WHAT TO PRODUCE
Return the records that follow, matching each one exactly.

Modeling code records
.....
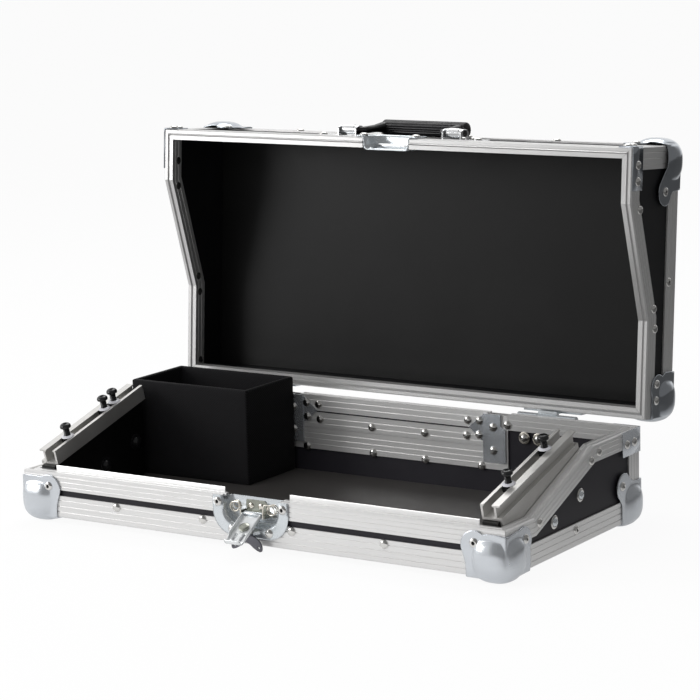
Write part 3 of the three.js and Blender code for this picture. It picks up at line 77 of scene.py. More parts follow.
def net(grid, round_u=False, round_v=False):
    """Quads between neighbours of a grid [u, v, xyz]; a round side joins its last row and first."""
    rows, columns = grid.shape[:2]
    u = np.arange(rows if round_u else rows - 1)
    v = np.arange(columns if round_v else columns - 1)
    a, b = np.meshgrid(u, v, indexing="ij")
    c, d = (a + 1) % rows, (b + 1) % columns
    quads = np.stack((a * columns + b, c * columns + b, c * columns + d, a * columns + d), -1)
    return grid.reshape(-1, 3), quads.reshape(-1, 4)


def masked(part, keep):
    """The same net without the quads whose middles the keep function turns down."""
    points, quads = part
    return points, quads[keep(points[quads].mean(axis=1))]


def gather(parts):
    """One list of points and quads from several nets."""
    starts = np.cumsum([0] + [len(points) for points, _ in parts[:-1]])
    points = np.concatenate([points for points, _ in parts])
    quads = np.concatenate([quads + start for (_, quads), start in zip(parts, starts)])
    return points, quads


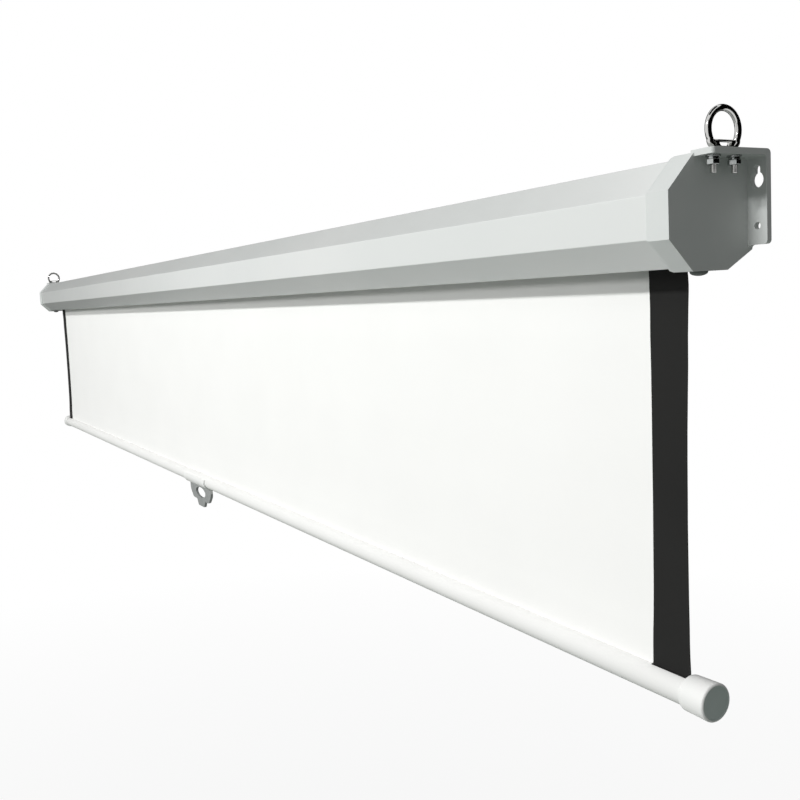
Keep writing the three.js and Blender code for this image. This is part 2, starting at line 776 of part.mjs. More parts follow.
.....
EXPECTED ANSWER
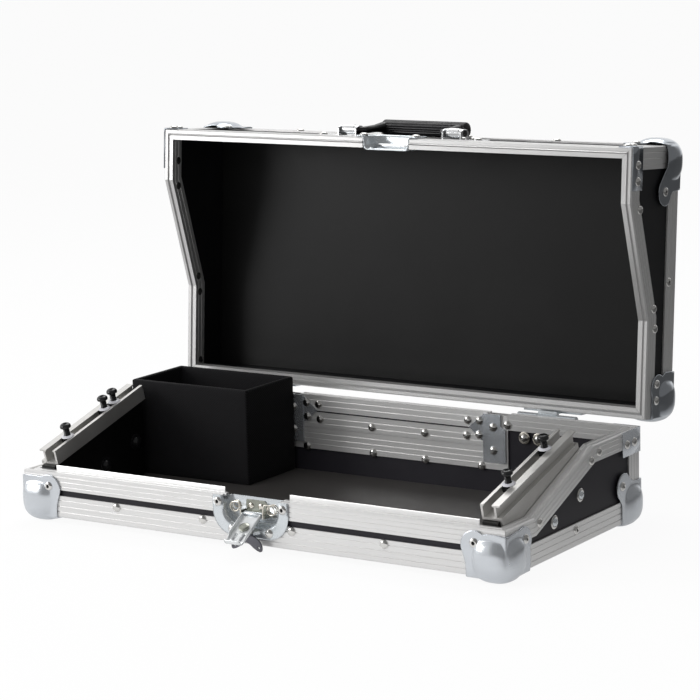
Write part 3 of the three.js and Blender code for this picture. It picks up at line 77 of scene.py. More parts follow.
def net(grid, round_u=False, round_v=False):
    """Quads between neighbours of a grid [u, v, xyz]; a round side joins its last row and first."""
    rows, columns = grid.shape[:2]
    u = np.arange(rows if round_u else rows - 1)
    v = np.arange(columns if round_v else columns - 1)
    a, b = np.meshgrid(u, v, indexing="ij")
    c, d = (a + 1) % rows, (b + 1) % columns
    quads = np.stack((a * columns + b, c * columns + b, c * columns + d, a * columns + d), -1)
    return grid.reshape(-1, 3), quads.reshape(-1, 4)


def masked(part, keep):
    """The same net without the quads whose middles the keep function turns down."""
    points, quads = part
    return points, quads[keep(points[quads].mean(axis=1))]


def gather(parts):
    """One list of points and quads from several nets."""
    starts = np.cumsum([0] + [len(points) for points, _ in parts[:-1]])
    points = np.concatenate([points for points, _ in parts])
    quads = np.concatenate([quads + start for (_, quads), start in zip(parts, starts)])
    return points, quads


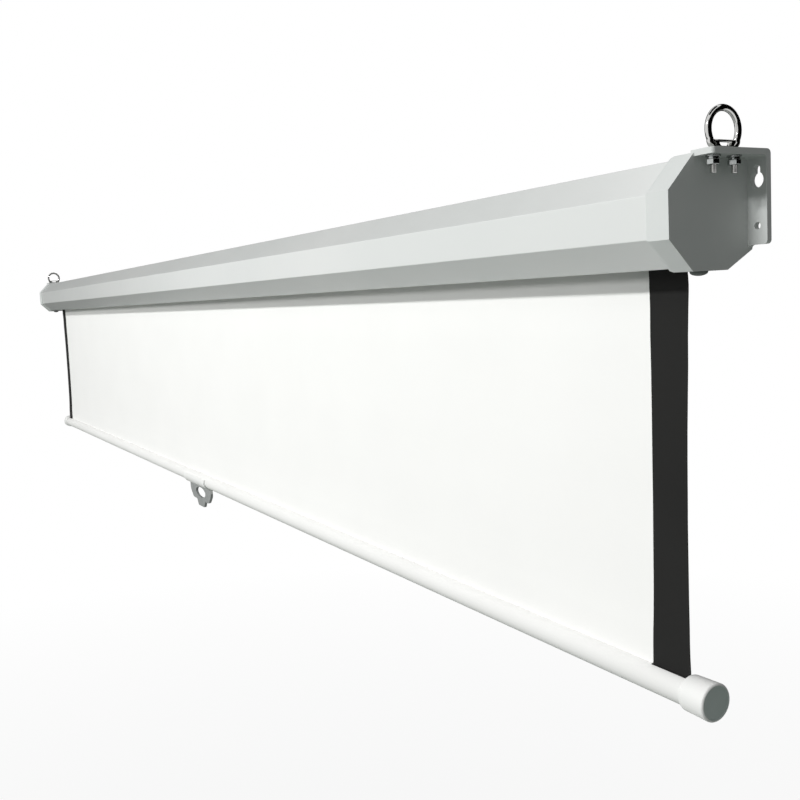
Keep writing the three.js and Blender code for this image. This is part 2, starting at line 776 of part.mjs. More parts follow.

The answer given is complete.